Find the series' sum: $\frac{3}{1.2.4} + \frac{4}{2.3.5} + \frac{5}{3.4.6}...$ I tried solving it by writing $3$ as $4-1$, $4$ as $5-1$ but it didn't help. I am still studying so I don't know how to solve it by decomposing it into partial fractions.Is there any other method to solve this?
discussion
Formula 203 on page 38 of Jolley, Summation of Series, says $${3\over1\cdot2\cdot4}+{4\over2\cdot3\cdot5}+{5\over3\cdot4\cdot6}+\cdots n{\rm\ terms}={29\over36}-{1\over n+3}-{3\over2(n+2)(n+3)}-{4\over3(n+1)(n+2)(n+3)}$$ from which it is evident that the infinite series converges to $29/36$. Presumably, one can prove the formula by induction, though it may be tedious. Jolley's reference is Hall & Knight, Higher Algebra, London, Macmillan 1899, page 317.

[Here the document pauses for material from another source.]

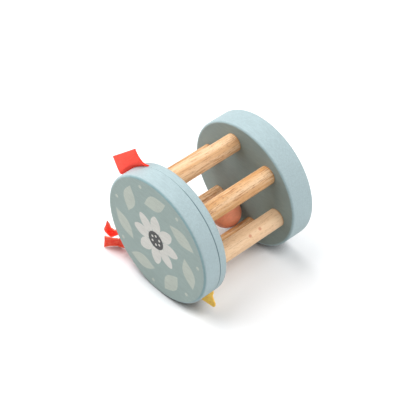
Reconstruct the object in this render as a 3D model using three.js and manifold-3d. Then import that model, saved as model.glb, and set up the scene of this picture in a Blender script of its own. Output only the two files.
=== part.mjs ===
// Wooden baby rattle: two painted wheels joined by six beech dowels, with a loose ball in the cage.
// Millimetres, +Z up. The axle line of the wheels is Y: the printed face looks along -Y, and the
// origin is the centre of the rear wheel's outer face. Angles are measured from the top (+Z)
// towards -X, as seen from behind the printed face.

import * as THREE from "three";
import { mergeVertices } from "three/addons/utils/BufferGeometryUtils.js";
import Module from "manifold-3d";

const wasm = await Module();
wasm.setup();

// Driving dimensions

const wheelDiameter = 75;
const frontLayerThickness = 10;
const innerLayerThickness = 4.7;
const rearWheelThickness = 14.6;
const cageLength = 46.6;
const outerEdgeRound = 2;
const cageEdgeRound = 1.2;
const seamBevel = 0.4;

const dowelDiameter = 10.3;
const dowelRimMargin = 6.25;
const dowelEndBevel = 0.6;
const dowelDepthInFront = 5;
const dowelDepthInRear = 8;
const dowelClearance = 0.3;

const ballOversize = 1.2;
const ballSeatClearance = 0.15;
const ballEndClearance = 0.3;

const tagWidth = 25;
const tagThickness = 0.9;
const tagRise = 11.5;
const tagSlant = 1;
const tagLean = 2.8;

const tailWidth = 10;
const tailThickness = 0.6;
const upperTailLength = 23;
const lowerTailLength = 21;

const tabWidth = 20;
const tabThickness = 0.7;
const tabRise = 9.5;

const rootDepth = 4.5;
const rootClearance = 0.2;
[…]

EDIT: I now have access to Hall & Knight. On page 316, they give a general formula for $$S_n=\sum_{k=1}^n{1\over(a+kb)(a+(k+1)b)\cdots(a+(k+r-1)b)}$$ namely, $$S_n=C-{1\over(r-1)b}\cdot{1\over(a+(n+1)b)\cdots(a+(n+r-1)b)}$$ "where $C$ is a quantity independent of $n$, which may be found by ascribing to $n$ some particular value." This doesn't apply directly to the sum we want, but they go $$u_n={n+2\over n(n+1)(n+3)}={(n+2)^2\over n(n+1)(n+2)(n+3)}={n(n+1)+3n+4\over n(n+1)(n+2)(n+3)}$$ and then $$u_n={1\over(n+2)(n+3)}+{3\over(n+1)(n+2)(n+3)}+{4\over n(n+1)(n+2)(n+3)}$$ and now the previous formula applies, giving $$S_n=C-{1\over n+3}-{3\over2(n+2)(n+3)}-{4\over3(n+1)(n+2)(n+3)}$$ Now put $n=1$ to get $C=29/36$ and we're done.